Rolfe’s peculiar brand of Catholicism was divorced from human kindness. He never held up more than a distorting mirror to the restricted society in which he buzzed like an angry hornet. The mirror was held up to himself and he was well pleased with his reflection. Revenge on Fr. Beauclerk was sweet for not acquiring the parish of his dreams. He delighted in stinging his numerous mentors.
While at Holywell he had been able to contribute his first Toto stories to The Yellow Book, experiment in color photography, and indulge his craving for vituperative correspondence. Mr. Weeks maintains in his defense that “with his profound dislike of alms, he developed an incapacity to express gratitude. Yet he was never selfish. The man who alone was Rolfe runs through his stories. He is always self-concerned but never self-centered.” He also writes of The Desire and Pursuit of the Whole that it is “the story of a man and his faith. Nicholas Crabbe’s agony in Venice can be identified with Christ’s passion.” With all due respect for Mr. Weeks’s literary fervor, this strikes us far-fetched. Rolfe’s “scenical strutting and furious vociferation,” to borrow Ben Jonson’s phrase, soon becomes a portentous bore. It is faintly possible that if we read him under the influence of hashish or LSD his prose might assume a more significant dimension.

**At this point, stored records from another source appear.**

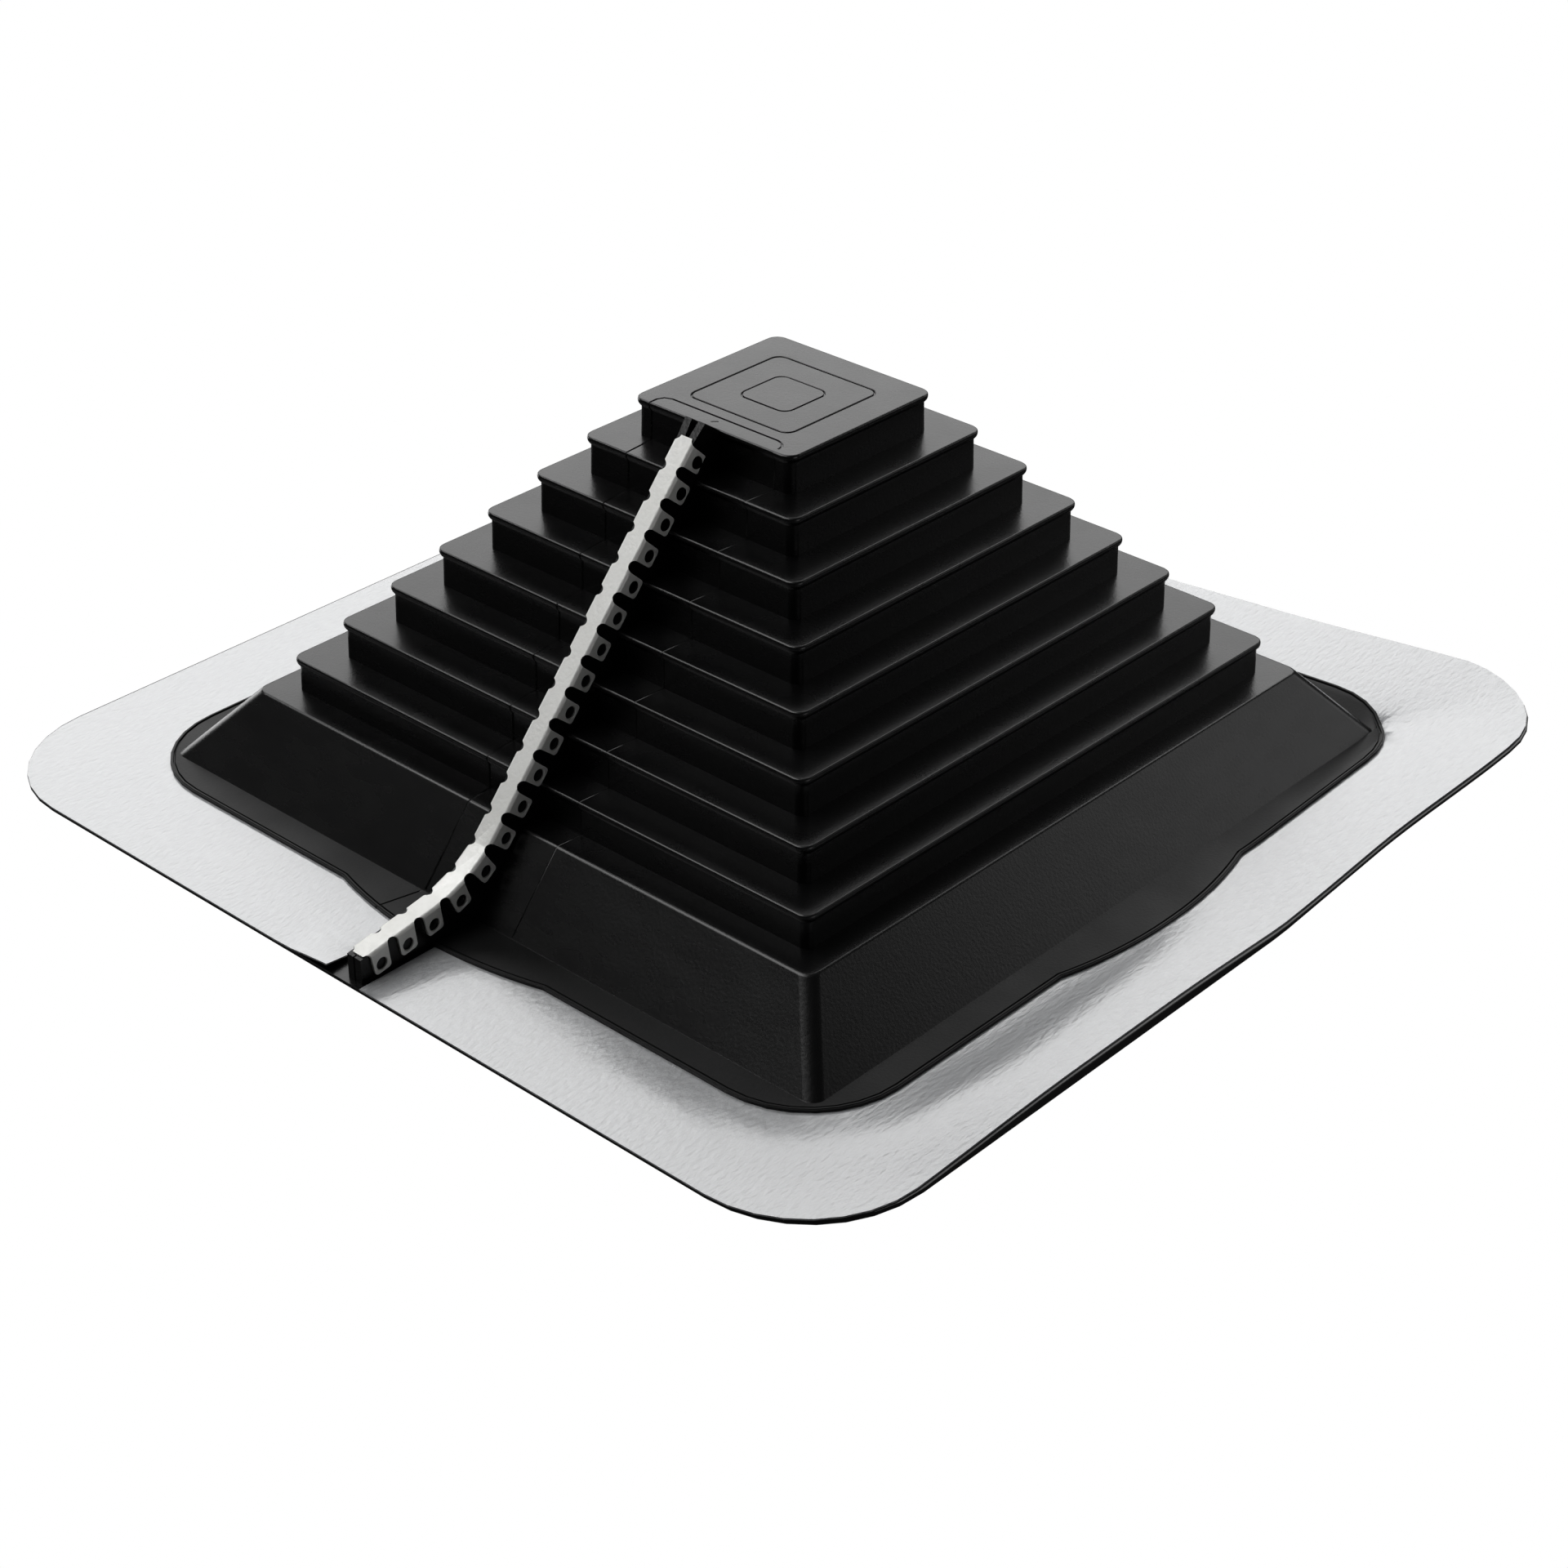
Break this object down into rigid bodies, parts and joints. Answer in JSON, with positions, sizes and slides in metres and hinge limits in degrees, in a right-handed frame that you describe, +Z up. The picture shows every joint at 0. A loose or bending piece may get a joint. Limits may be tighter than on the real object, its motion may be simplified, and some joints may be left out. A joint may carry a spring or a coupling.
{
  "type": "pipe flashing boot",
  "caption": "Square stepped rubber flashing boot for a roof pipe, split down one side, with a soft aluminium flange ring and a slotted clip strip over the split.",
  "frame": {"origin": "middle of the underside of the flange, on the roof face", "axes": "+Z up out of the roof, the split and its clip strip on the -Y side, +X to the right of a person facing the split"},
  "size_m": [0.41, 0.41, 0.1482],
  "materials": {
    "boot_rubber": "satin black moulded rubber",
    "soft_aluminium": "bright soft sheet with a fine stucco grain",
    "strip_metal": "satin galvanised sheet"
  },
  "bodies": {
    "root": {"rubber_boot": "boot_rubber", "aluminium_flange": "soft_aluminium", "closing_strip": "strip_metal"}
  },
  "joints": []
}
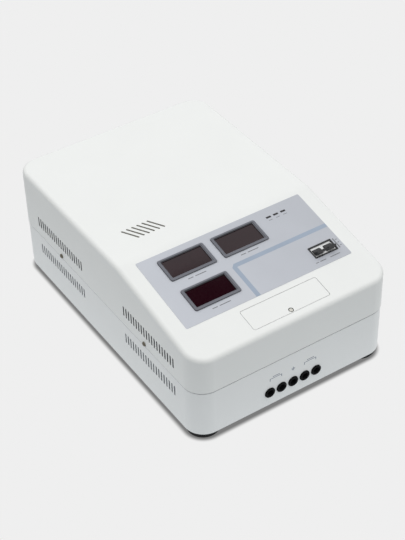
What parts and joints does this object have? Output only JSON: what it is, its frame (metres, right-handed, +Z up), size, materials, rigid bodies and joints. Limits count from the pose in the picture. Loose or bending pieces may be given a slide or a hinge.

Sir Shane Leslie stated that “Hadrian VII saves the necessity of writing Rolfe’s life.” A. J. A. Symons and Mr. Donald Weeks have both felt this necessity to such an extent that there is little more to be said about him. In this case surely enough is as good as a feast. His works may be prized by those who have never heard of Maurice Hewlett and Amanda M. Ros. “Fond Hearts Askew,” Max Beerbohm’s parody of the former in A Christmas Garland, might almost have been signed by the bogus baron, who is bound to remain a “collector’s item,” a rarity for certain bibliophiles.
At least it is a comfort to learn from Mr. Weeks that Rolfe did not die of starvation in an open boat on the Venetian lagoon. He expired of a heart attack in the Palazzo Marcello after dining “at his usual restaurant, Hotel Cavalletto” in October, 1913. Previously he had found another Protestant clergyman to finance him.